Quero ser muito claro: como ministro da pasta que cuida desse tema o povo brasileiro pode contar comigo.

As tais “doações” se espalharam como “pós-verdade” que aos poucos se desmancha com a análise serena dos fatos e da proposta. E não acontecerão primeiramente pelo fato de que não há hoje autorização legal para que se proceda dessa forma.

Tampouco haverá tal autorização com o projeto a ser aprovado pelo Senado Federal e sancionado pelo Presidente da República conforme a redação atual.

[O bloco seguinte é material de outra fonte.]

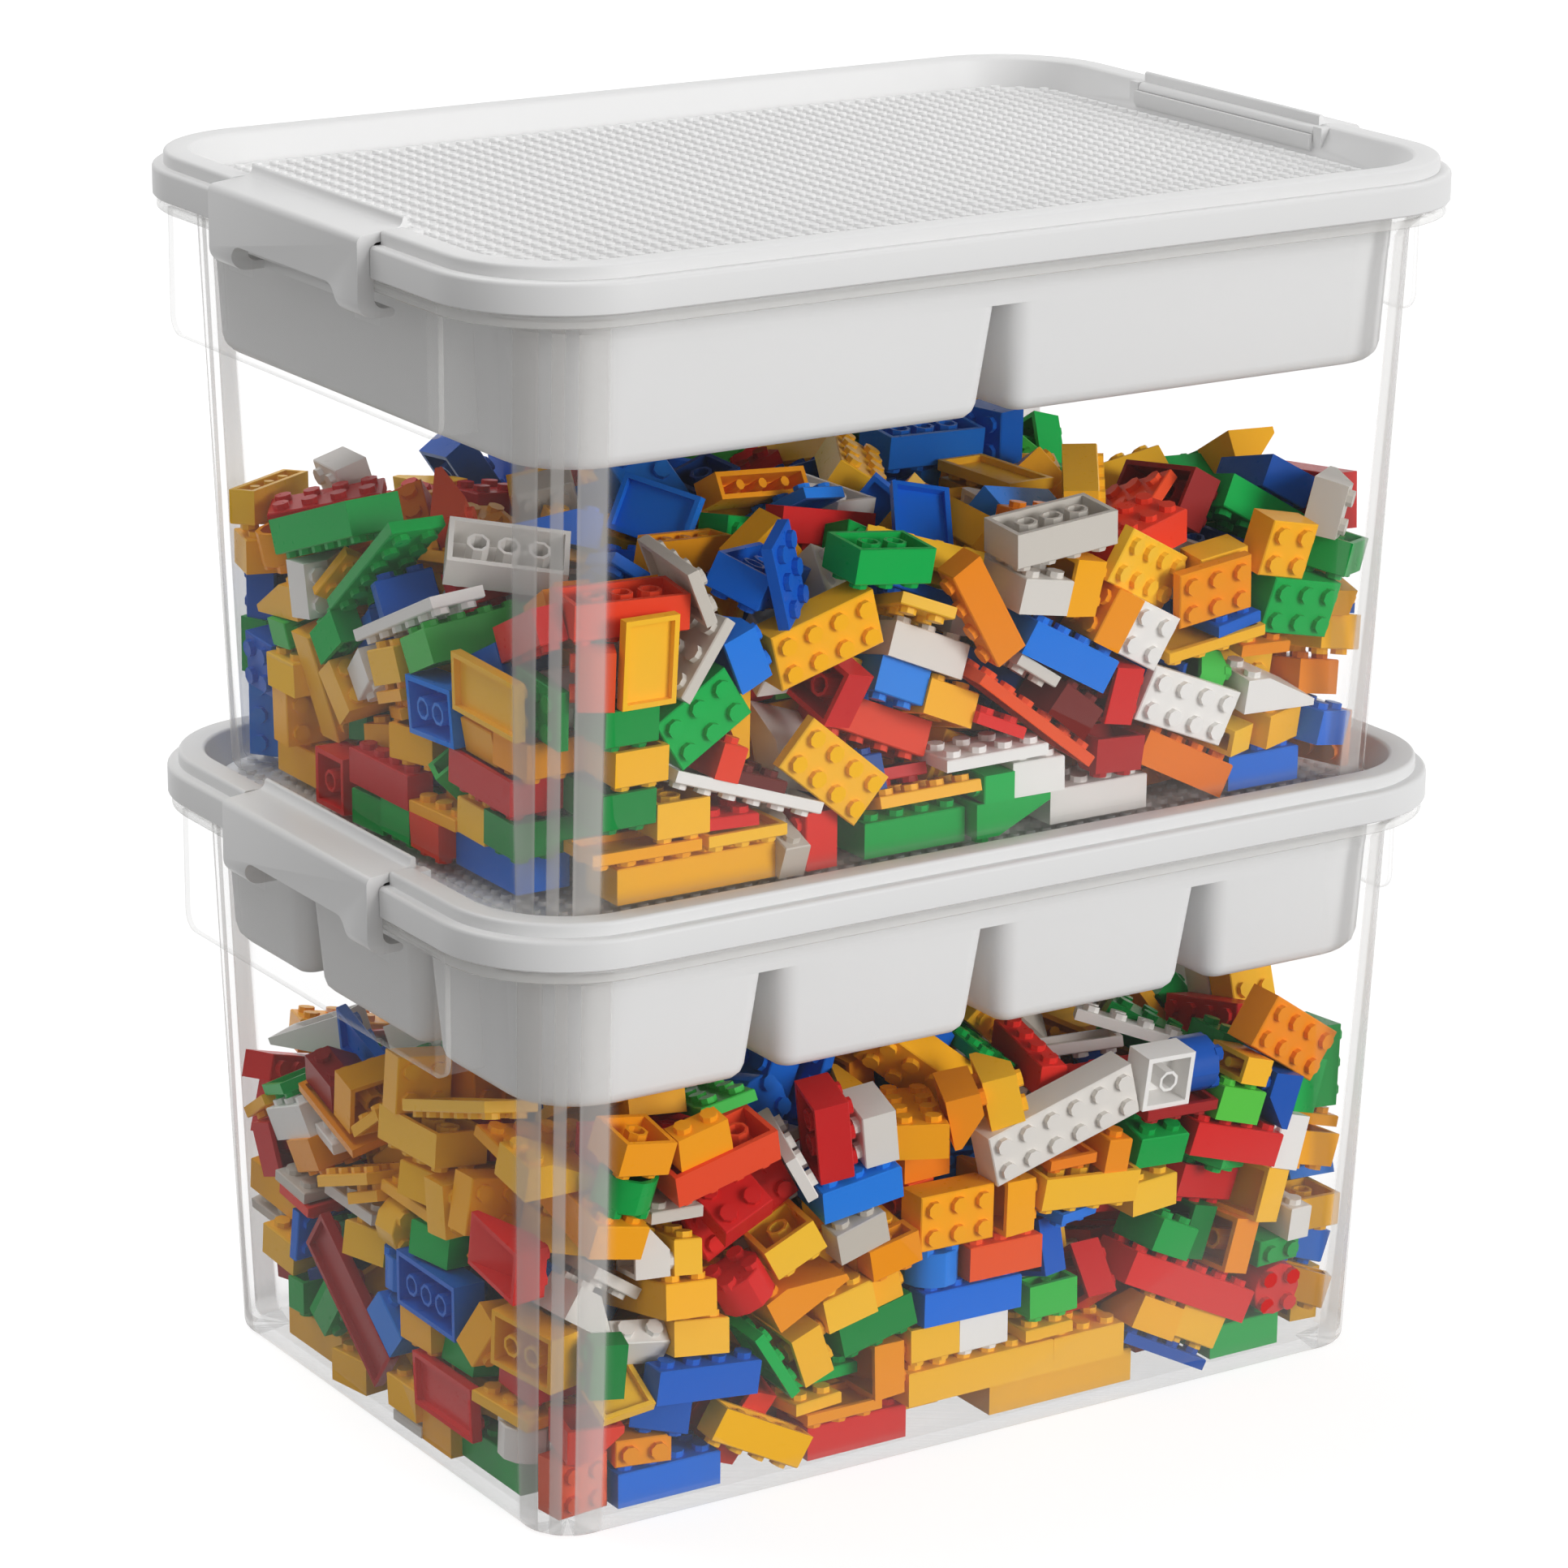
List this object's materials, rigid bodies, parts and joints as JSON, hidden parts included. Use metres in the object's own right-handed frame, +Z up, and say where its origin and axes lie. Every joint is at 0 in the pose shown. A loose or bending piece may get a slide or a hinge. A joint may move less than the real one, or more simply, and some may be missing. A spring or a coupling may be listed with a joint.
{
  "type": "building block storage box",
  "caption": "Stacked clear storage boxes full of studded building bricks, with white studded lids, swinging end latches and lift-out sorting trays.",
  "frame": {"origin": "centre of the lower tub's foot, on the surface that the stack stands on", "axes": "+X along the long sides, -Y out of the long front side, +Z up"},
  "size_m": [0.4092, 0.284, 0.4472],
  "materials": {
    "clear_plastic": "clear moulded polypropylene, frosty in its thick corners",
    "white_plastic": "satin white moulded polypropylene",
    "brick_yellow": "glossy moulded brick plastic",
    "brick_red": "glossy moulded brick plastic",
    "brick_blue": "glossy moulded brick plastic",
    "brick_green": "glossy moulded brick plastic",
    "brick_white": "glossy moulded brick plastic"
  },
  "bodies": {
    "lower_tub": {"lower_tub": "clear_plastic", "lower_brick_heap": "brick_yellow", "lower_brick_front_1": "brick_blue", "lower_brick_front_2": "brick_red", "lower_brick_front_3": "brick_yellow", "lower_brick_front_4": "brick_green", "lower_brick_left_1": "brick_green", "lower_brick_left_2": "brick_yellow"},
    "lower_tray": {"lower_tray_1": "white_plastic", "lower_tray_2": "white_plastic", "lower_tray_3": "white_plastic", "lower_tray_4": "white_plastic"},
    "lower_lid": {"lower_lid": "white_plastic", "lower_stud_panel": "white_plastic"},
    "lower_latch_left": {"lower_latch_left": "white_plastic"},
    "lower_latch_right": {"lower_latch_right": "white_plastic"},
    "upper_tub": {"upper_tub": "clear_plastic", "upper_brick_heap": "brick_yellow", "upper_brick_front_1": "brick_yellow", "upper_brick_front_2": "brick_green", "upper_brick_front_3": "brick_white", "upper_brick_front_4": "brick_blue", "upper_brick_left_1": "brick_blue", "upper_brick_left_2": "brick_yellow"},
    "upper_tray": {"upper_tray": "white_plastic"},
    "upper_lid": {"upper_lid": "white_plastic", "upper_stud_panel": "white_plastic"},
    "upper_latch_left": {"upper_latch_left": "white_plastic"},
    "upper_latch_right": {"upper_latch_right": "white_plastic"}
  },
  "joints": [
    {"name": "lower_lid_lift", "type": "slide", "parent": "lower_tub", "child": "lower_lid", "axis": [0, 0, 1], "range_m": [0, 0.03]},
    {"name": "lower_tray_lift", "type": "slide", "parent": "lower_tub", "child": "lower_tray", "axis": [0, 0, 1], "range_m": [0, 0.015]},
    {"name": "lower_latch_left_swing", "type": "hinge", "parent": "lower_lid", "child": "lower_latch_left", "pos_m": [-0.1855, 0, 0.2235], "axis": [0, 1, 0], "range_deg": [0, 90]},
    {"name": "lower_latch_right_swing", "type": "hinge", "parent": "lower_lid", "child": "lower_latch_right", "pos_m": [0.1855, 0, 0.2235], "axis": [0, -1, 0], "range_deg": [0, 90]},
    {"name": "upper_box_lift", "type": "slide", "parent": "lower_lid", "child": "upper_tub", "axis": [0, 0, 1], "range_m": [0, 0.06]},
    {"name": "upper_lid_lift", "type": "slide", "parent": "upper_tub", "child": "upper_lid", "axis": [0, 0, 1], "range_m": [0, 0.03]},
    {"name": "upper_tray_lift", "type": "slide", "parent": "upper_tub", "child": "upper_tray", "axis": [0, 0, 1], "range_m": [0, 0.015]},
    {"name": "upper_latch_left_swing", "type": "hinge", "parent": "upper_lid", "child": "upper_latch_left", "pos_m": [-0.1855, 0, 0.441], "axis": [0, 1, 0], "range_deg": [0, 90]},
    {"name": "upper_latch_right_swing", "type": "hinge", "parent": "upper_lid", "child": "upper_latch_right", "pos_m": [0.1855, 0, 0.441], "axis": [0, -1, 0], "range_deg": [0, 90]}
  ],
  "couplings": [
    {"joint": "lower_tray_lift", "follows": "lower_lid_lift", "ratio": 0.5},
    {"joint": "lower_latch_left_swing", "follows": "lower_lid_lift", "rad_per_m": 52.359},
    {"joint": "lower_latch_right_swing", "follows": "lower_lid_lift", "rad_per_m": 52.359},
    {"joint": "upper_tray_lift", "follows": "upper_lid_lift", "ratio": 0.5},
    {"joint": "upper_latch_left_swing", "follows": "upper_lid_lift", "rad_per_m": 52.359},
    {"joint": "upper_latch_right_swing", "follows": "upper_lid_lift", "rad_per_m": 52.359}
  ]
}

Muito ao contrário do que permitir “doações”, o projeto estabelece uma forma para que a política pública do governo federal – no ano de 2017! – deixe de ser focada em orelhões e no telefone fixo, passando a prestigiar a cobertura de telefonia celular em todos os municípios e distritos do Brasil que hoje não contam com a banda larga móvel.

Todos sabem da desafiadora situação fiscal que o país atravessa. E é em momentos de desafio que as soluções inovadoras devem ser buscadas.

Além disso, não parece ser crível imaginar que o governo federal ou os governos estaduais e municipais terão condição fiscal para promover algo que não está no rol de suas correntes políticas públicas – levar a banda larga móvel para regiões hoje desatendidas.

A solução inovadora que o PLC 79/2016 propõe é justamente o de reduzir o esforço público na oferta de orelhões e telefones fixos, passando tal esforço para a banda larga.

Na migração pelas concessionárias para o regime de autorização, todos os benefícios dessa alteração serão contabilizados e convertidos em obrigações de investimento na banda larga.

E por exemplo, levar cobertura 4G para o distrito de Botujuru, no município de Campo Limpo Paulista, na capital paulista, praticamente desassistido hoje em cobertura de telefonia, sendo parte da maior cidade da América Latina.

Ou então, ao distrito de Monguba, município de Pacatuba, no Ceará, onde mais de 13 mil cidadãos não têm qualquer cobertura celular.

Hoje no Senado, a atualização da lei de telecomunicações passou por ampla discussão na Câmara dos Deputados e um longo e democrático processo de consulta pública conduzido pelo então Ministério das Comunicações.

Evidentemente em todo debate democrático haverá sempre os favoráveis e os contrários às proposições. O debate franco e aberto faz parte do processo de amadurecimento do projeto.

Por outro lado, as alegações inverídicas de que o projeto se propõe a doar patrimônio público ou perdoar multas fazem parte de uma estratégia diversionista.

Afinal de contas, se não houver a aprovação desse projeto ficará difícil levar banda larga para os 2.815 distritos que em pleno 2017 estão isolados digitalmente.